In the records below, find the line with "bpy.context.scene.collection.objects.link(empty)" and the line with "cad_parts[node].hide_render = cad_parts[node].hide_viewport"; return exactly those lines and every line between them.

Object modeling scripts:
● ● ● ●

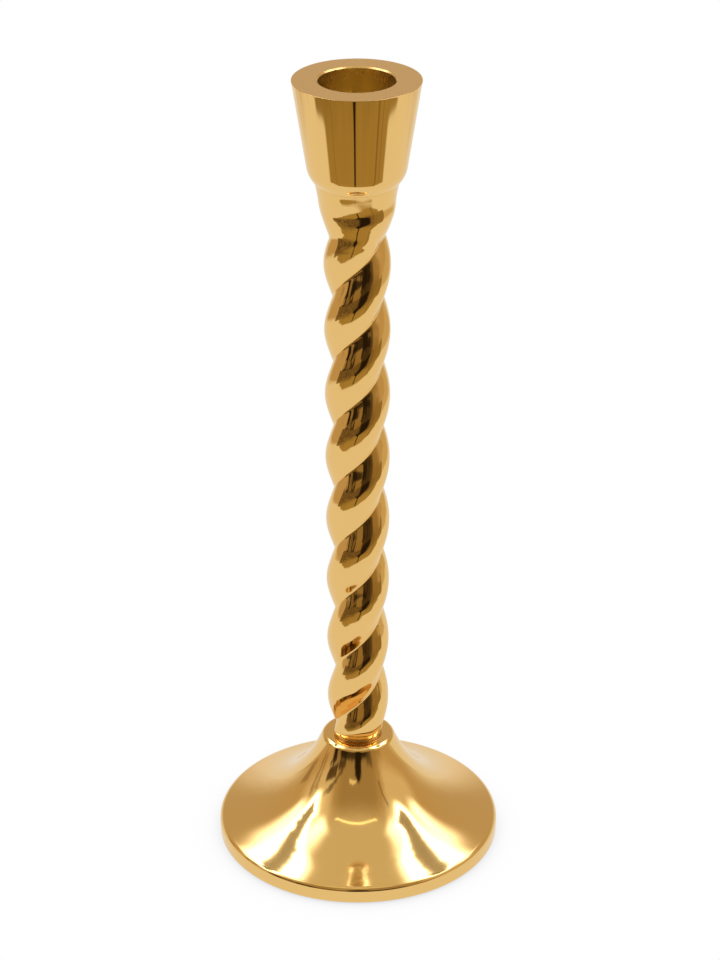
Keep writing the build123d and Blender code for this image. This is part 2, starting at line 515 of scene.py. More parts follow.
def twist_radius(height):
    """The two strands' radius at each angle, at a height."""
    lead = turn - STRAND_ANGLE - 2 * math.pi * (height - MID_HEIGHT) / TWIST_PITCH
    off = np.abs(np.mod(lead + math.pi / 2, math.pi) - math.pi / 2)
    inside = np.maximum(STRAND_RADIUS**2 - (STRAND_OFFSET * np.sin(off)) ** 2, 0)
    crest = STRAND_OFFSET * np.cos(off) + np.sqrt(inside)
    past = math.pi / 2 - off
    groove = groove_centre * np.cos(past) - np.sqrt(
        np.maximum(GROOVE_ROUND**2 - (groove_centre * np.sin(past)) ** 2, 0)
    )
    size = 1 + TWIST_TAPER * (height - MID_HEIGHT)
    return size * np.where(off < groove_join, crest, groove)


# The head: its widest radius at each height, and how much flatter it is across the strands
HEAD_HEIGHTS = [201.0, 203.0, 205.2, 207.8, 210.3, 212.0, 213.5, 215.0, 217.0, 218.4, 219.3]
HEAD_RADII = [9.75, 9.86, 9.97, 10.48, 11.04, 11.19, 11.23, 11.35, 11.71, 11.97, 12.22]
HEAD_FLATTENING = [3.20, 1.97, 1.10, 0.82, 1.00, 1.05, 0.72, 0.38, 0.17, 0.03, 0.0]


def head_radius_at(height):
    """The head's radius at each angle: an oval that turns with the strands."""
    if height < HEAD_HEIGHTS[0]:
        return None
    lead = turn - STRAND_ANGLE - 2 * math.pi * (height - MID_HEIGHT) / TWIST_PITCH
    radius = smooth_table(height, HEAD_HEIGHTS, HEAD_RADII)
    flattening = smooth_table(height, HEAD_HEIGHTS, HEAD_FLATTENING)
    return radius - flattening * np.sin(lead) ** 2


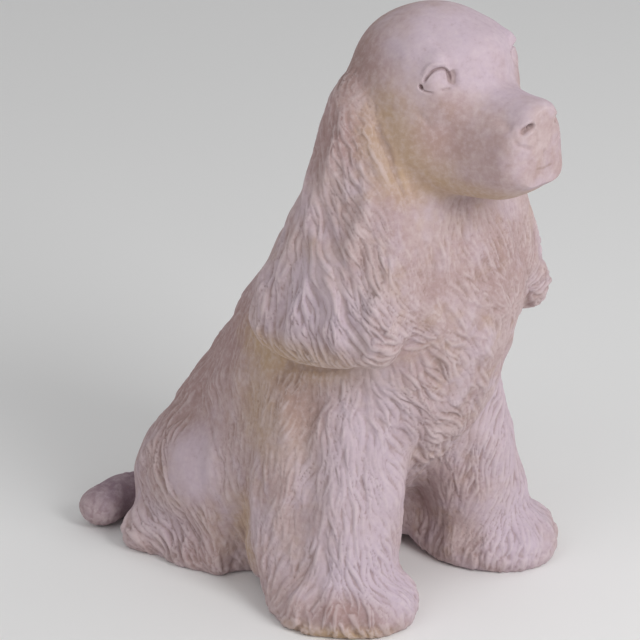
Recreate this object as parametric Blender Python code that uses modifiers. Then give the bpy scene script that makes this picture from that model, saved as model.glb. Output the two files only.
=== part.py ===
"""Garden statue of a seated long-eared spaniel, cast in stone sections that are pinned and bonded together.

The dog faces -Y, its left side is +X and its soles are flat on Z = 0. Sizes are in metres, and the tables
of sculpted forms are in millimetres. The forms are melted into clay-like masters with locks of fur laid over
them. Flat joints then part the masters into castings, and steel dowels in drilled holes pin them together.
"""

from math import cos, pi, radians, sin

import bmesh
import bpy
from mathutils import Matrix, Vector
from mathutils.bvhtree import BVHTree

# Clearances
JOINT_GAP = 0.0003  # bond line between two castings, and the space round a dowel
HOLE_END_SPACE = 0.0010  # free depth beyond the end of a dowel

# Fineness of the sculpted masters
HEAD_VOXEL = 0.0016
BODY_VOXEL = 0.0026
EAR_VOXEL = 0.0020
HEAD_FACETS = 2000
BODY_FACETS = 4400
EAR_FACETS = 760
TAIL_FACETS = 160
SHARP_DEGREES = 50  # edges bent further than this stay crisp

# Parting planes between the castings
NECK_JOINT = 0.300
SHOULDER_JOINT = 0.160
FORELEG_INSIDE = 0.019
FORELEG_BACK = -0.028
HIP_JOINT = 0.118
HAUNCH_INSIDE = 0.058
BLOCK = 0.5  # a cutting block, larger than the statue

# Hollow core of the torso, as sections in millimetres, and the plug that closes it
CORE = (
    (4, -4, 84, 38, 2.2),
    (60, -16, 84, 40, 2.2),
    (120, -80, 58, 40, 2.2),
    (180, -112, 14, 44, 2.2),
    (230, -110, -26, 38, 2.2),
    (262, -100, -56, 22, 2.2),
)
PLUG_CENTRE_Y = 0.040
PLUG_RADII = (0.047, 0.054)
PLUG_THICKNESS = 0.008
DRAIN_RADIUS = 0.005
DRAIN_Y = 0.072

# Steel dowels, in millimetres: centre, direction, radius, length; those named left have a mirrored twin
DOWEL_SIDES = 12
DOWELS = {
    "neck_dowel_front": ((0, -112, 300), (0, 0, 1), 6, 64),
    "neck_dowel_rear": ((0, -66, 300), (0, 0, 1), 6, 64),
    "left_ear_dowel_upper": ((51, -90, 350), (1, 0, 0), 3, 34),
    "left_ear_dowel_middle": ((60, -98, 318), (1, 0, 0), 3, 34),
    "left_ear_dowel_lower": ((72, -94, 250), (1, 0, 0), 3, 34),
    "left_foreleg_dowel": ((52, -86, 160), (-0.15, 0, 1), 5, 56),
    "left_haunch_dowel_front": ((62, 5, 55), (1, 0, 0), 4, 28),
    "left_haunch_dowel_rear": ((62, 88, 42), (1, 0, 0), 4, 28),
    "tail_dowel": ((-44, 120, 20), (0, 1, 0), 3, 26),
}

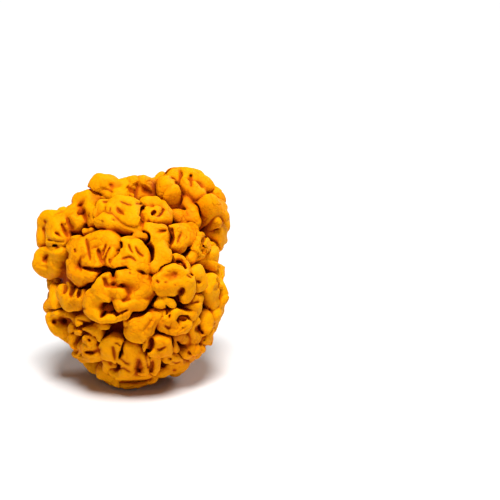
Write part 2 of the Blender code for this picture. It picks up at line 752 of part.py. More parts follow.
def part_folds(shape, balls):
    """Sinks the skin towards the body's middle along the line where one fold meets another."""
    names = sorted({name for name, _, _ in balls})
    number = {name: i for i, name in enumerate(names)}
    owner = np.array([number[name] for name, _, _ in balls])
    centres = np.array([tuple(centre) for _, centre, _ in balls])
    radii = np.array([radius for _, _, radius in balls])
    order = np.argsort(owner, kind="stable")
    starts = np.searchsorted(owner[order], np.arange(len(names)))
    for vertex in shape.verts:
        gaps = np.linalg.norm(centres - np.array(vertex.co), axis=1) - radii
        nearest = np.sort(np.minimum.reduceat(gaps[order], starts))[:2]
        apart = nearest[1] - nearest[0]
        if apart < GROOVE_REACH and nearest[0] < GROOVE_REACH:
            inward = (Vector(BODY_MIDDLE) - vertex.co).normalized()
            vertex.co += inward * GROOVE_DEPTH * (1.0 - apart / GROOVE_REACH) ** 2


def seen_place(point):
    """Where on the front the eye sees a point, measured at the depth of the body's middle."""
    nearer = point.z / EYE[2] / MM
    right = (point.x - EYE[0] * MM * nearer) / (1.0 - nearer)
    return Vector((right, (point.y - EYE[1] * MM * nearer) / (1.0 - nearer), 0.0))


def press_hollows(shape):
    """Pushes the skin in along each hollow of the front, straight back from the eye."""
    towards_eye = LEAN @ Vector((0.0, 0.0, 1.0))
    from_world = LEAN.transposed()
    lift = Vector(BODY_MIDDLE)
    shape.normal_update()
    facing = [(v, from_world @ (v.co - lift)) for v in shape.verts if v.normal.dot(towards_eye) > 0.1]
    seen = [(vertex, seen_place(place)) for vertex, place in facing if place.z > 0.0]
    for radius, depth, places in FRONT_HOLLOWS:
        ends = [Vector((right * MM, up * MM, 0.0)) for right, up in places]
        reach = radius * MM + CREASE_REACH
        for vertex, place in seen:
            distance = segment_distance(place, ends)
            if distance < reach:
                share = 1.0 - distance / reach
                vertex.co -= towards_eye * depth * MM * share * share * (3.0 - 2.0 * share)


def keep_largest_piece(shape):
    """Removes the small closed bubbles left between folds."""
    left, pieces = set(shape.verts), []
    while left:
        piece, front = set(), [left.pop()]
        while front:
            vertex = front.pop()
            piece.add(vertex)
            for edge in vertex.link_edges:
                other = edge.other_vert(vertex)
                if other in left:
                    left.discard(other)
                    front.append(other)
        pieces.append(piece)
    pieces.sort(key=len)
    loose = [v for piece in pieces[:-1] for v in piece]
    bmesh.ops.delete(shape, geom=loose, context="VERTS")


def cut_flat(shape):
    """Cuts the fungus off level at the table and closes the cut."""
    geometry = [*shape.verts, *shape.edges, *shape.faces]
    cut = bmesh.ops.bisect_plane(
        shape,
        geom=geometry,
        dist=1e-6,
        plane_co=(0.0, 0.0, 0.0),
        plane_no=(0.0, 0.0, 1.0),
        clear_inner=True,
    )
    rim = [item for item in cut["geom_cut"] if isinstance(item, bmesh.types.BMEdge)]
    bmesh.ops.holes_fill(shape, edges=rim, sides=0)
    bmesh.ops.triangulate(shape, faces=shape.faces)


def thinned(mesh, faces_wanted):
    """The mesh with fewer triangles, which keep its folds."""
    thing = bpy.data.objects.new("dense skin", mesh)
    bpy.context.scene.collection.objects.link(thing)
    thin = thing.modifiers.new("fewer faces", "DECIMATE")
    thin.ratio = faces_wanted / sum(len(p.vertices) - 2 for p in mesh.polygons)
    thin.use_collapse_triangulate = True
    graph = bpy.context.evaluated_depsgraph_get()
    result = bpy.data.meshes.new_from_object(thing.evaluated_get(graph))
    bpy.data.objects.remove(thing)
    return result


def skin_material():
    """Matt orange skin."""
    material = bpy.data.materials.new("fungus skin")
    material.use_nodes = True
    shader = material.node_tree.nodes["Principled BSDF"]
    shader.inputs["Base Color"].default_value = SKIN_COLOUR
    shader.inputs["Roughness"].default_value = SKIN_ROUGHNESS
    shader.inputs["Metallic"].default_value = 0.0
    return material


def make_fruiting_body():
    """The whole fungus as one closed solid."""
    balls = list(fold_balls())
    shape = bmesh.new()
    shape.from_mesh(skinned(lumps_mesh(balls), SMOOTH_PASSES))
    part_folds(shape, balls)
    press_hollows(shape)
    dented = bpy.data.meshes.new("dented")
    shape.to_mesh(dented)
    shape.free()
    shape = bmesh.new()
    shape.from_mesh(skinned(dented, SMOOTH_PASSES))
    keep_largest_piece(shape)
    dense = bpy.data.meshes.new("dense")
    shape.to_mesh(dense)
    shape.free()
    thin = thinned(dense, FACE_LIMIT)
    shape = bmesh.new()
    shape.from_mesh(thin)
    cut_flat(shape)
    keep_largest_piece(shape)
    mesh = bpy.data.meshes.new("fruiting_body")
    shape.to_mesh(mesh)
    shape.free()
    mesh.materials.clear()
    mesh.materials.append(skin_material())
    mesh.shade_smooth()
    fungus = bpy.data.objects.new("fruiting_body", mesh)
    bpy.context.scene.collection.objects.link(fungus)
    return fungus


def main():
    for thing in list(bpy.data.objects):
        bpy.data.objects.remove(thing)
    make_fruiting_body()


main()
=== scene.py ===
"""Golden ear fungus: the fruiting body dressed round its solid, as an add-on that builds it in one go.

The folds are grown in a field of distances, square to the front, and skinned as one closed surface.
"""

import math
import random

import bpy
import numpy as np
from bpy.props import FloatProperty, FloatVectorProperty, IntProperty, PointerProperty
from mathutils import Matrix, Vector


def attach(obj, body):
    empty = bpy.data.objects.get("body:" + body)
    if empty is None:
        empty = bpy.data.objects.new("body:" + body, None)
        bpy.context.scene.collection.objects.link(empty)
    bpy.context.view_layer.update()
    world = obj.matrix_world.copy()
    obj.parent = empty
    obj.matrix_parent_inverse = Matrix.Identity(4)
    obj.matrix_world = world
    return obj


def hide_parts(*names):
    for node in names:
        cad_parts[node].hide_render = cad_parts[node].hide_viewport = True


bl_info = {
    "name": "Golden Ear Fungus",
    "version": (1, 0, 0),
    "blender": (4, 5, 0),
    "location": "3D View > Sidebar > Fungus",
    "description": "Builds a dried golden ear fungus of crowded, curled folds, and a plain stage for it",
    "category": "Add Mesh",
}

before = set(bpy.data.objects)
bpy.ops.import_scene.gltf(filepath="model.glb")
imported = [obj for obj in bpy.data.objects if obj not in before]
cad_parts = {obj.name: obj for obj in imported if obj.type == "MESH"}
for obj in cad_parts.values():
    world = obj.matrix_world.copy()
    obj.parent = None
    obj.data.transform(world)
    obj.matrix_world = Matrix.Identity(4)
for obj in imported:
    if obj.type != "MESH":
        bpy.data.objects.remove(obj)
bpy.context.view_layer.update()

MM = 0.001

# The body's middle over the middle of the cut face.
BODY_MIDDLE = (-1.5 * MM, -2.5 * MM, 34.0 * MM)
# The front leans back by this angle, so that it faces an eye a little above the table.
FRONT_LEAN = math.radians(15.0)

# The camera's lens and sensor; a picture of 500 dots is 500 / 3 mm wide at the body's middle.
LENS = 100.0
SENSOR = 36.0

# From here to the mesh, everything is in millimetres square to the front: right, up, towards the eye.
# The eye. Places of the front are where it sees them, measured at the depth of the body's middle.
EYE = (40.0, 10.0, 463.0)
# The plain rounded masses that carry the folds: (middle, half sizes).
BODY_MASSES = [
    ((1.0, -1.0, 0.0), (27.0, 30.5, 26.0)),
    ((15.0, 18.0, -5.0), (14.5, 15.5, 17.0)),
    ((-15.5, 13.0, 0.0), (11.5, 12.0, 13.0)),
]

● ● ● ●

THE ANSWER:
        bpy.context.scene.collection.objects.link(empty)
    bpy.context.view_layer.update()
    world = obj.matrix_world.copy()
    obj.parent = empty
    obj.matrix_parent_inverse = Matrix.Identity(4)
    obj.matrix_world = world
    return obj


def hide_parts(*names):
    for node in names:
        cad_parts[node].hide_render = cad_parts[node].hide_viewport = True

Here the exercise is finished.